• _GOAL_
Output each line of the material exactly as it stands.

• _ROWS_

■ ■ ■ ■ ■

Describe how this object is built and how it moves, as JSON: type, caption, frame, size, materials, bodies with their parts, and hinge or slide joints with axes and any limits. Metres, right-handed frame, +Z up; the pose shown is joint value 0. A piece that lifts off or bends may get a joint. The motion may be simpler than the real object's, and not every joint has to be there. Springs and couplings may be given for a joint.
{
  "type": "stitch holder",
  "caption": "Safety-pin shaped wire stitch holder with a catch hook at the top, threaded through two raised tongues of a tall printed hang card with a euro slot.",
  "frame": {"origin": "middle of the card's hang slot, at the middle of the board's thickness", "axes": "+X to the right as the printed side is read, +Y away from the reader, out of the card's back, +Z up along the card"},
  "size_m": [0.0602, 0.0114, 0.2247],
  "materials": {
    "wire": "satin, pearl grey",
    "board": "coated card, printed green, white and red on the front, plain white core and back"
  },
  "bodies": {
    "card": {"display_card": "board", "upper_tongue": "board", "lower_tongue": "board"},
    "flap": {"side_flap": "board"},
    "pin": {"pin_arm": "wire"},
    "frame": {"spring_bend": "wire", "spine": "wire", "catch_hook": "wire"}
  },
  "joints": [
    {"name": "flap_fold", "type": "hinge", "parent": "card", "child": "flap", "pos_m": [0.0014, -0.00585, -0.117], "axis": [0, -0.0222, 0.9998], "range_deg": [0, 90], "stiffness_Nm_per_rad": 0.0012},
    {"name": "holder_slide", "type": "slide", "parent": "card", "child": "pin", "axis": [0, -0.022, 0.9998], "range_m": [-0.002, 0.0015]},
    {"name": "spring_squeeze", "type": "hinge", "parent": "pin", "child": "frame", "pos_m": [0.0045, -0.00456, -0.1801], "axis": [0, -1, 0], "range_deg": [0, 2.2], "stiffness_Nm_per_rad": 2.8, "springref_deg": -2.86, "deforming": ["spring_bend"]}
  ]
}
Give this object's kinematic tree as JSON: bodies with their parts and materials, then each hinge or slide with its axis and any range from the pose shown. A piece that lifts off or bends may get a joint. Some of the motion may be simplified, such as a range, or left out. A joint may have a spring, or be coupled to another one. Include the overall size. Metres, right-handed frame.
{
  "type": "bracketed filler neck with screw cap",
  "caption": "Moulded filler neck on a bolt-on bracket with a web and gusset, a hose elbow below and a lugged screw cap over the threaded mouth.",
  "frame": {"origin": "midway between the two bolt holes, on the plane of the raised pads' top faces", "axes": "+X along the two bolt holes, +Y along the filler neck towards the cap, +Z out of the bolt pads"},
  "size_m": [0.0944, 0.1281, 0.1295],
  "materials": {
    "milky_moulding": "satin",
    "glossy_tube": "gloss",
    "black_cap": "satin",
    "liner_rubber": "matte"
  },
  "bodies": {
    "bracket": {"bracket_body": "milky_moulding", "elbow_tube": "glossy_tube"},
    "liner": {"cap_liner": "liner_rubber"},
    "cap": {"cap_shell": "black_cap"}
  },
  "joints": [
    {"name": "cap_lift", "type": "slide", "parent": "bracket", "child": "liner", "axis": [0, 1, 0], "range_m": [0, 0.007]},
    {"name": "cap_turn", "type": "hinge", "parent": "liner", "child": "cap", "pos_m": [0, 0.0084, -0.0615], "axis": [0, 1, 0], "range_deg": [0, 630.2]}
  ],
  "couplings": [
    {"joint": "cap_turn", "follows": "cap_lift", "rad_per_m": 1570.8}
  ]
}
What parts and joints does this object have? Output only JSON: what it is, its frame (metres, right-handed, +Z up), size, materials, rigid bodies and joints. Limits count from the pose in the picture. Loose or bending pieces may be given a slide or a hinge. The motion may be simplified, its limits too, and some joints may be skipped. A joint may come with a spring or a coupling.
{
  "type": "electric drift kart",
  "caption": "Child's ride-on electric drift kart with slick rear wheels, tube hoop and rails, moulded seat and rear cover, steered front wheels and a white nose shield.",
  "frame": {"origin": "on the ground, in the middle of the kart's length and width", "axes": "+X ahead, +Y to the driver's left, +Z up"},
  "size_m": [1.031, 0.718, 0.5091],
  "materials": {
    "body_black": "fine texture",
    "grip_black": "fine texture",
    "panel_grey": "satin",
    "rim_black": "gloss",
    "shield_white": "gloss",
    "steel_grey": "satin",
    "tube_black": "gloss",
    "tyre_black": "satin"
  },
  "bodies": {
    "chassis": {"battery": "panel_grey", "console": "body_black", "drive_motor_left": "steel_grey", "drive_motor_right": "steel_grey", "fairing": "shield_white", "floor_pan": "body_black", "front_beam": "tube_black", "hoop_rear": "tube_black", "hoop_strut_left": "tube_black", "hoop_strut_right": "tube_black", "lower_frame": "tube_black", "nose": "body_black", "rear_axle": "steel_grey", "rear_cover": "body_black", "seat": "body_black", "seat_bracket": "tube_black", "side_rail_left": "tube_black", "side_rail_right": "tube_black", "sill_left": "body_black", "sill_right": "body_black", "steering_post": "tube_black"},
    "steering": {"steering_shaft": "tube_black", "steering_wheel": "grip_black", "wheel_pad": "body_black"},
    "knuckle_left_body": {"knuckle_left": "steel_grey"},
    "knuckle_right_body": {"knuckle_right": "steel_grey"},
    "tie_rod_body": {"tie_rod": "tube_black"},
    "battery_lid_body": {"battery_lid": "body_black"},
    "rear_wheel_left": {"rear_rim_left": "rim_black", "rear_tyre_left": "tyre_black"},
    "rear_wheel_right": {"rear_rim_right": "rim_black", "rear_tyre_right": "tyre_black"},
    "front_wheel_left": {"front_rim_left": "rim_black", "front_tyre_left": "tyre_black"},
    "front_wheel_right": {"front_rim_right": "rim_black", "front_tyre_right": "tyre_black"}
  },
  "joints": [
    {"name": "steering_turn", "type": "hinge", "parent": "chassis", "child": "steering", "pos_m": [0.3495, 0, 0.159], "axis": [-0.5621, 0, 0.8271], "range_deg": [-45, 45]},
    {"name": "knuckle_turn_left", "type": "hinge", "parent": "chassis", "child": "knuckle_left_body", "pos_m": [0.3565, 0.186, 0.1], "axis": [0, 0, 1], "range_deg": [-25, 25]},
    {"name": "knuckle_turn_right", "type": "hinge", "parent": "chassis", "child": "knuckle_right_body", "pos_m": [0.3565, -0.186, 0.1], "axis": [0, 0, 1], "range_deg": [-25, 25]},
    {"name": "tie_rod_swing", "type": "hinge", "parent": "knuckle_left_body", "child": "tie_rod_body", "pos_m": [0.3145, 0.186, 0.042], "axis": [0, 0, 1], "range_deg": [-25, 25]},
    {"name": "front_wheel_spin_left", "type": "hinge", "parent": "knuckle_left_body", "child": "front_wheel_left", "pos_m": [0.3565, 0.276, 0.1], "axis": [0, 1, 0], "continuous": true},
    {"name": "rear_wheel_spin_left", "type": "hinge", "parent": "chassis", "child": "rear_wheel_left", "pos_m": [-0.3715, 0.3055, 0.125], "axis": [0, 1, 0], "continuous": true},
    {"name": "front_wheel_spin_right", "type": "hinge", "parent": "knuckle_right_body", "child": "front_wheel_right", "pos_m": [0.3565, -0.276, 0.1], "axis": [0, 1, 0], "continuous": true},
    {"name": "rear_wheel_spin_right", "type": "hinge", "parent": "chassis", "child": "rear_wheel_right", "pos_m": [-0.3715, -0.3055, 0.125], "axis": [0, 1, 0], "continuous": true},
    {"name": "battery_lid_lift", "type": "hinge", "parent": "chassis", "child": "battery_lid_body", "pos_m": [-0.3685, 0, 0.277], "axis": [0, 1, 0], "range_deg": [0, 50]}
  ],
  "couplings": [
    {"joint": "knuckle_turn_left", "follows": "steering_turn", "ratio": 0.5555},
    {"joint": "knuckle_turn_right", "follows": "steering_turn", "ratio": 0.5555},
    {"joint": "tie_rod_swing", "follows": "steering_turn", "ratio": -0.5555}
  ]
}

■ ■ ■ ■ ■

• _WRITTEN REPLY_
Describe how this object is built and how it moves, as JSON: type, caption, frame, size, materials, bodies with their parts, and hinge or slide joints with axes and any limits. Metres, right-handed frame, +Z up; the pose shown is joint value 0. A piece that lifts off or bends may get a joint. The motion may be simpler than the real object's, and not every joint has to be there. Springs and couplings may be given for a joint.
{
  "type": "stitch holder",
  "caption": "Safety-pin shaped wire stitch holder with a catch hook at the top, threaded through two raised tongues of a tall printed hang card with a euro slot.",
  "frame": {"origin": "middle of the card's hang slot, at the middle of the board's thickness", "axes": "+X to the right as the printed side is read, +Y away from the reader, out of the card's back, +Z up along the card"},
  "size_m": [0.0602, 0.0114, 0.2247],
  "materials": {
    "wire": "satin, pearl grey",
    "board": "coated card, printed green, white and red on the front, plain white core and back"
  },
  "bodies": {
    "card": {"display_card": "board", "upper_tongue": "board", "lower_tongue": "board"},
    "flap": {"side_flap": "board"},
    "pin": {"pin_arm": "wire"},
    "frame": {"spring_bend": "wire", "spine": "wire", "catch_hook": "wire"}
  },
  "joints": [
    {"name": "flap_fold", "type": "hinge", "parent": "card", "child": "flap", "pos_m": [0.0014, -0.00585, -0.117], "axis": [0, -0.0222, 0.9998], "range_deg": [0, 90], "stiffness_Nm_per_rad": 0.0012},
    {"name": "holder_slide", "type": "slide", "parent": "card", "child": "pin", "axis": [0, -0.022, 0.9998], "range_m": [-0.002, 0.0015]},
    {"name": "spring_squeeze", "type": "hinge", "parent": "pin", "child": "frame", "pos_m": [0.0045, -0.00456, -0.1801], "axis": [0, -1, 0], "range_deg": [0, 2.2], "stiffness_Nm_per_rad": 2.8, "springref_deg": -2.86, "deforming": ["spring_bend"]}
  ]
}
Give this object's kinematic tree as JSON: bodies with their parts and materials, then each hinge or slide with its axis and any range from the pose shown. A piece that lifts off or bends may get a joint. Some of the motion may be simplified, such as a range, or left out. A joint may have a spring, or be coupled to another one. Include the overall size. Metres, right-handed frame.
{
  "type": "bracketed filler neck with screw cap",
  "caption": "Moulded filler neck on a bolt-on bracket with a web and gusset, a hose elbow below and a lugged screw cap over the threaded mouth.",
  "frame": {"origin": "midway between the two bolt holes, on the plane of the raised pads' top faces", "axes": "+X along the two bolt holes, +Y along the filler neck towards the cap, +Z out of the bolt pads"},
  "size_m": [0.0944, 0.1281, 0.1295],
  "materials": {
    "milky_moulding": "satin",
    "glossy_tube": "gloss",
    "black_cap": "satin",
    "liner_rubber": "matte"
  },
  "bodies": {
    "bracket": {"bracket_body": "milky_moulding", "elbow_tube": "glossy_tube"},
    "liner": {"cap_liner": "liner_rubber"},
    "cap": {"cap_shell": "black_cap"}
  },
  "joints": [
    {"name": "cap_lift", "type": "slide", "parent": "bracket", "child": "liner", "axis": [0, 1, 0], "range_m": [0, 0.007]},
    {"name": "cap_turn", "type": "hinge", "parent": "liner", "child": "cap", "pos_m": [0, 0.0084, -0.0615], "axis": [0, 1, 0], "range_deg": [0, 630.2]}
  ],
  "couplings": [
    {"joint": "cap_turn", "follows": "cap_lift", "rad_per_m": 1570.8}
  ]
}
What parts and joints does this object have? Output only JSON: what it is, its frame (metres, right-handed, +Z up), size, materials, rigid bodies and joints. Limits count from the pose in the picture. Loose or bending pieces may be given a slide or a hinge. The motion may be simplified, its limits too, and some joints may be skipped. A joint may come with a spring or a coupling.
{
  "type": "electric drift kart",
  "caption": "Child's ride-on electric drift kart with slick rear wheels, tube hoop and rails, moulded seat and rear cover, steered front wheels and a white nose shield.",
  "frame": {"origin": "on the ground, in the middle of the kart's length and width", "axes": "+X ahead, +Y to the driver's left, +Z up"},
  "size_m": [1.031, 0.718, 0.5091],
  "materials": {
    "body_black": "fine texture",
    "grip_black": "fine texture",
    "panel_grey": "satin",
    "rim_black": "gloss",
    "shield_white": "gloss",
    "steel_grey": "satin",
    "tube_black": "gloss",
    "tyre_black": "satin"
  },
  "bodies": {
    "chassis": {"battery": "panel_grey", "console": "body_black", "drive_motor_left": "steel_grey", "drive_motor_right": "steel_grey", "fairing": "shield_white", "floor_pan": "body_black", "front_beam": "tube_black", "hoop_rear": "tube_black", "hoop_strut_left": "tube_black", "hoop_strut_right": "tube_black", "lower_frame": "tube_black", "nose": "body_black", "rear_axle": "steel_grey", "rear_cover": "body_black", "seat": "body_black", "seat_bracket": "tube_black", "side_rail_left": "tube_black", "side_rail_right": "tube_black", "sill_left": "body_black", "sill_right": "body_black", "steering_post": "tube_black"},
    "steering": {"steering_shaft": "tube_black", "steering_wheel": "grip_black", "wheel_pad": "body_black"},
    "knuckle_left_body": {"knuckle_left": "steel_grey"},
    "knuckle_right_body": {"knuckle_right": "steel_grey"},
    "tie_rod_body": {"tie_rod": "tube_black"},
    "battery_lid_body": {"battery_lid": "body_black"},
    "rear_wheel_left": {"rear_rim_left": "rim_black", "rear_tyre_left": "tyre_black"},
    "rear_wheel_right": {"rear_rim_right": "rim_black", "rear_tyre_right": "tyre_black"},
    "front_wheel_left": {"front_rim_left": "rim_black", "front_tyre_left": "tyre_black"},
    "front_wheel_right": {"front_rim_right": "rim_black", "front_tyre_right": "tyre_black"}
  },
  "joints": [
    {"name": "steering_turn", "type": "hinge", "parent": "chassis", "child": "steering", "pos_m": [0.3495, 0, 0.159], "axis": [-0.5621, 0, 0.8271], "range_deg": [-45, 45]},
    {"name": "knuckle_turn_left", "type": "hinge", "parent": "chassis", "child": "knuckle_left_body", "pos_m": [0.3565, 0.186, 0.1], "axis": [0, 0, 1], "range_deg": [-25, 25]},
    {"name": "knuckle_turn_right", "type": "hinge", "parent": "chassis", "child": "knuckle_right_body", "pos_m": [0.3565, -0.186, 0.1], "axis": [0, 0, 1], "range_deg": [-25, 25]},
    {"name": "tie_rod_swing", "type": "hinge", "parent": "knuckle_left_body", "child": "tie_rod_body", "pos_m": [0.3145, 0.186, 0.042], "axis": [0, 0, 1], "range_deg": [-25, 25]},
    {"name": "front_wheel_spin_left", "type": "hinge", "parent": "knuckle_left_body", "child": "front_wheel_left", "pos_m": [0.3565, 0.276, 0.1], "axis": [0, 1, 0], "continuous": true},
    {"name": "rear_wheel_spin_left", "type": "hinge", "parent": "chassis", "child": "rear_wheel_left", "pos_m": [-0.3715, 0.3055, 0.125], "axis": [0, 1, 0], "continuous": true},
    {"name": "front_wheel_spin_right", "type": "hinge", "parent": "knuckle_right_body", "child": "front_wheel_right", "pos_m": [0.3565, -0.276, 0.1], "axis": [0, 1, 0], "continuous": true},
    {"name": "rear_wheel_spin_right", "type": "hinge", "parent": "chassis", "child": "rear_wheel_right", "pos_m": [-0.3715, -0.3055, 0.125], "axis": [0, 1, 0], "continuous": true},
    {"name": "battery_lid_lift", "type": "hinge", "parent": "chassis", "child": "battery_lid_body", "pos_m": [-0.3685, 0, 0.277], "axis": [0, 1, 0], "range_deg": [0, 50]}
  ],
  "couplings": [
    {"joint": "knuckle_turn_left", "follows": "steering_turn", "ratio": 0.5555},
    {"joint": "knuckle_turn_right", "follows": "steering_turn", "ratio": 0.5555},
    {"joint": "tie_rod_swing", "follows": "steering_turn", "ratio": -0.5555}
  ]
}